# Start of Material provided

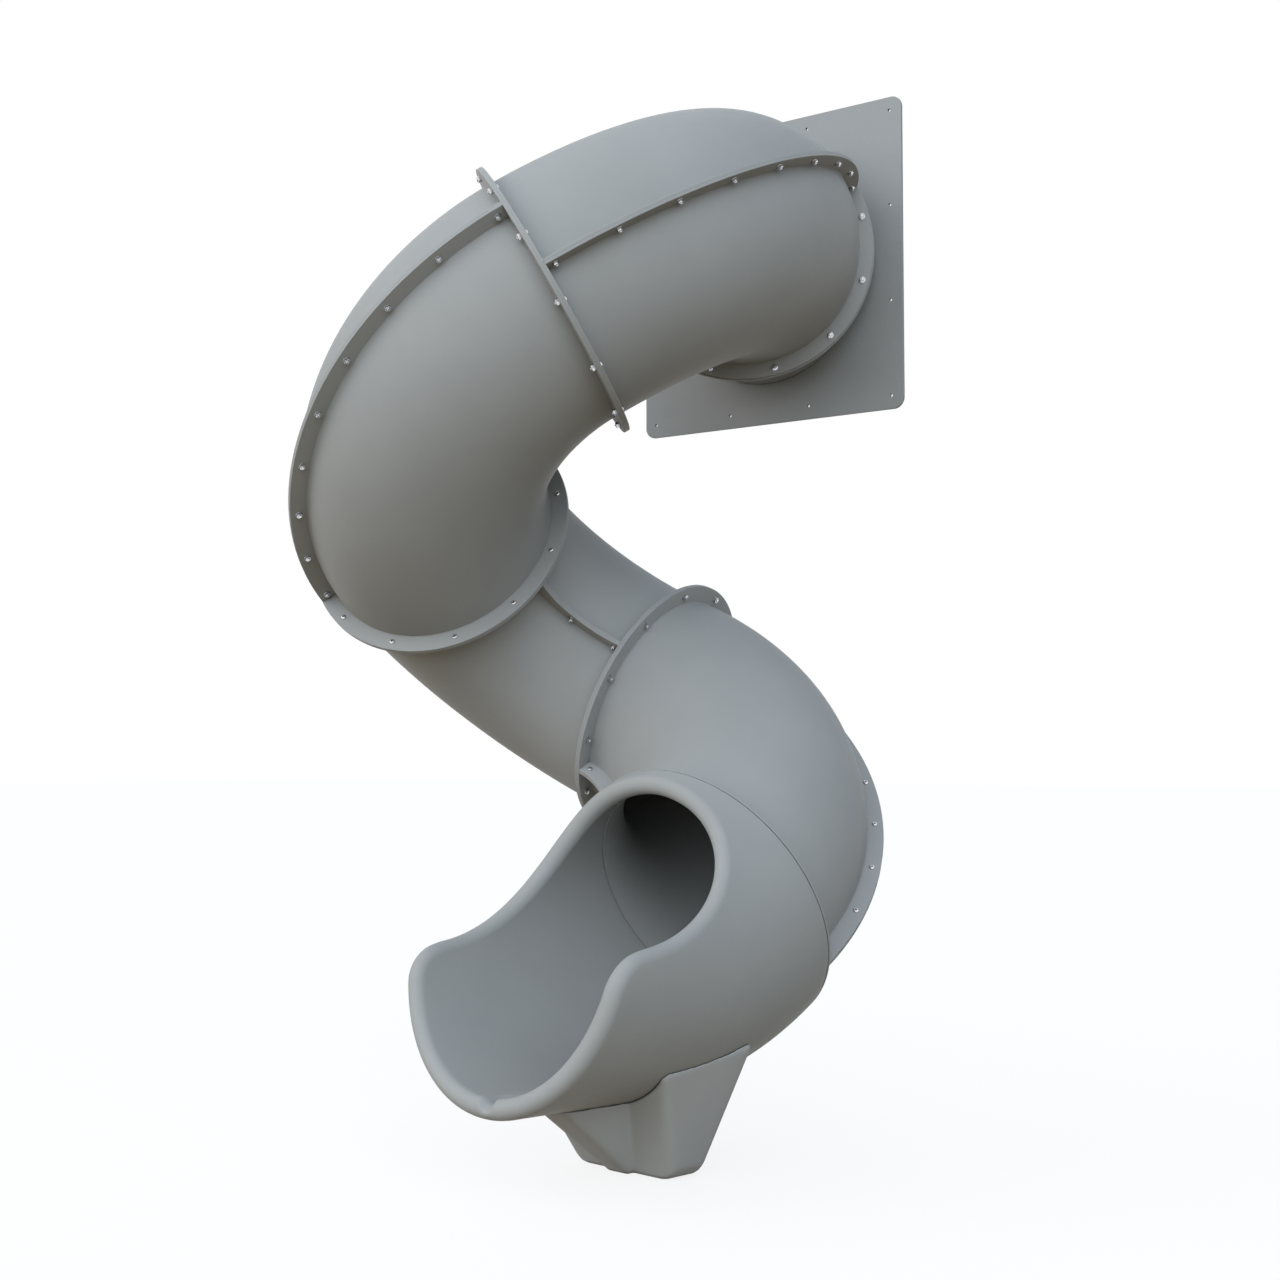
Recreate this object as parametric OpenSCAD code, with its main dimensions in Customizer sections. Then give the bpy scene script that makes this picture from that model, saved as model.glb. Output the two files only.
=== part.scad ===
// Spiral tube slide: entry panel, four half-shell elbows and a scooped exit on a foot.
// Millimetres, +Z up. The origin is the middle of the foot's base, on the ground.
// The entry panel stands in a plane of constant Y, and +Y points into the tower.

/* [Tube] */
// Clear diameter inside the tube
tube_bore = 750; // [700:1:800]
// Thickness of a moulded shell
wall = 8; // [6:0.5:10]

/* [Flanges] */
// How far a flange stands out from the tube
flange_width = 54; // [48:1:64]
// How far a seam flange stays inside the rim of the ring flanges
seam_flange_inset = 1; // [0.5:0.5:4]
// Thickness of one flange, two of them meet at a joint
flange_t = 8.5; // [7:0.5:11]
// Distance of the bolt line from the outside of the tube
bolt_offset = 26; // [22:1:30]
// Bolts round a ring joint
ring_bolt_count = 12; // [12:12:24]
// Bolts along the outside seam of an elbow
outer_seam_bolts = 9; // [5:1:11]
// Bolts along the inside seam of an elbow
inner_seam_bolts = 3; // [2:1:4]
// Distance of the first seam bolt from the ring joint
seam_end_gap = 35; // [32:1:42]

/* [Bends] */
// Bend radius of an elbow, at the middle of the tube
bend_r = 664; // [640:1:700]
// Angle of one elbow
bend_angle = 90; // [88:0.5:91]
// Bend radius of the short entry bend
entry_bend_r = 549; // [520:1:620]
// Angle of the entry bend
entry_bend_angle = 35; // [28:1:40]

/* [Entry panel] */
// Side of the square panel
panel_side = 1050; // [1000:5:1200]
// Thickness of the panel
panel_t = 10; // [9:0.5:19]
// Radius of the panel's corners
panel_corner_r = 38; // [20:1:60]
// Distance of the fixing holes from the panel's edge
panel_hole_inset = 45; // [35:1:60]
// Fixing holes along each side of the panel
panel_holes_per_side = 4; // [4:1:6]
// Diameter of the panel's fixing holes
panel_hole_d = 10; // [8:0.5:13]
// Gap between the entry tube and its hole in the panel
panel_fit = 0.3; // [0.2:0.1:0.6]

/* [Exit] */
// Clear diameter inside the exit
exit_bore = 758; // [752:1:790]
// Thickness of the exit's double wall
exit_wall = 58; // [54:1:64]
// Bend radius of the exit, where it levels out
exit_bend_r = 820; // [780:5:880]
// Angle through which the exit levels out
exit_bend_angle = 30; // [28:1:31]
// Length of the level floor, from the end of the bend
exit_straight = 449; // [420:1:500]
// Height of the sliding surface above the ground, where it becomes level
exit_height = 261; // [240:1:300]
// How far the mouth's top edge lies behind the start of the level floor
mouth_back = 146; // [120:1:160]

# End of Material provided

The request
What you return should be the lines from the start of the data through the line with "wall = 8; // [6:0.5:10]", quoted exactly and nothing more.

Task solution
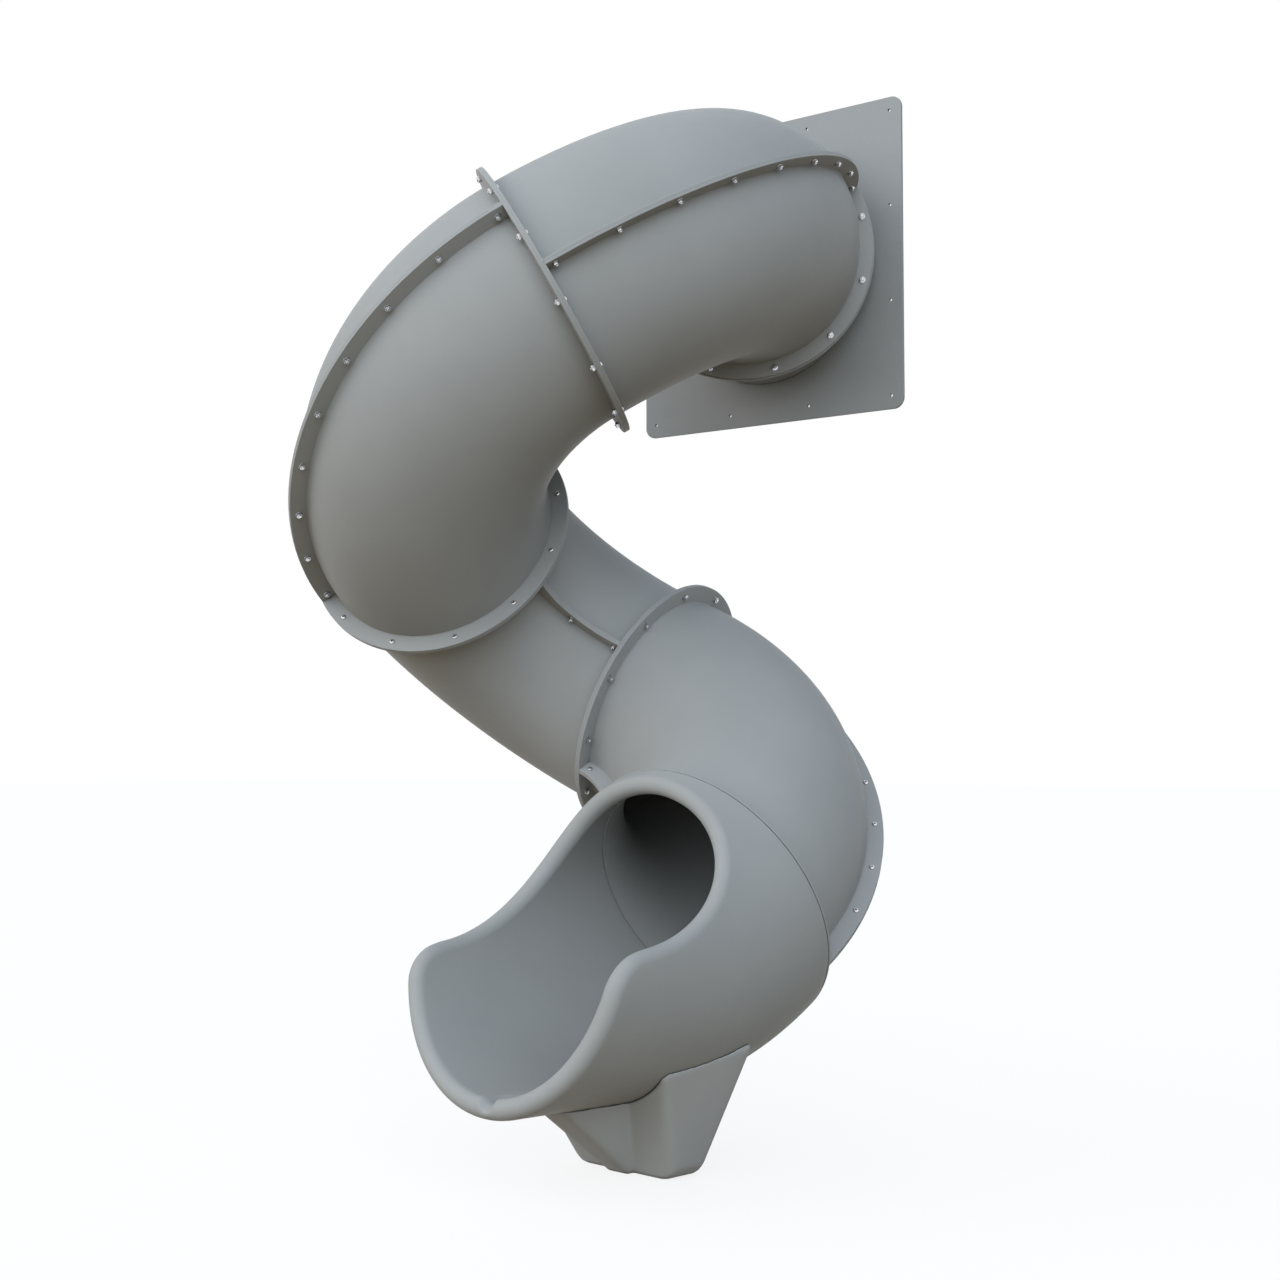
Recreate this object as parametric OpenSCAD code, with its main dimensions in Customizer sections. Then give the bpy scene script that makes this picture from that model, saved as model.glb. Output the two files only.
=== part.scad ===
// Spiral tube slide: entry panel, four half-shell elbows and a scooped exit on a foot.
// Millimetres, +Z up. The origin is the middle of the foot's base, on the ground.
// The entry panel stands in a plane of constant Y, and +Y points into the tower.

/* [Tube] */
// Clear diameter inside the tube
tube_bore = 750; // [700:1:800]
// Thickness of a moulded shell
wall = 8; // [6:0.5:10]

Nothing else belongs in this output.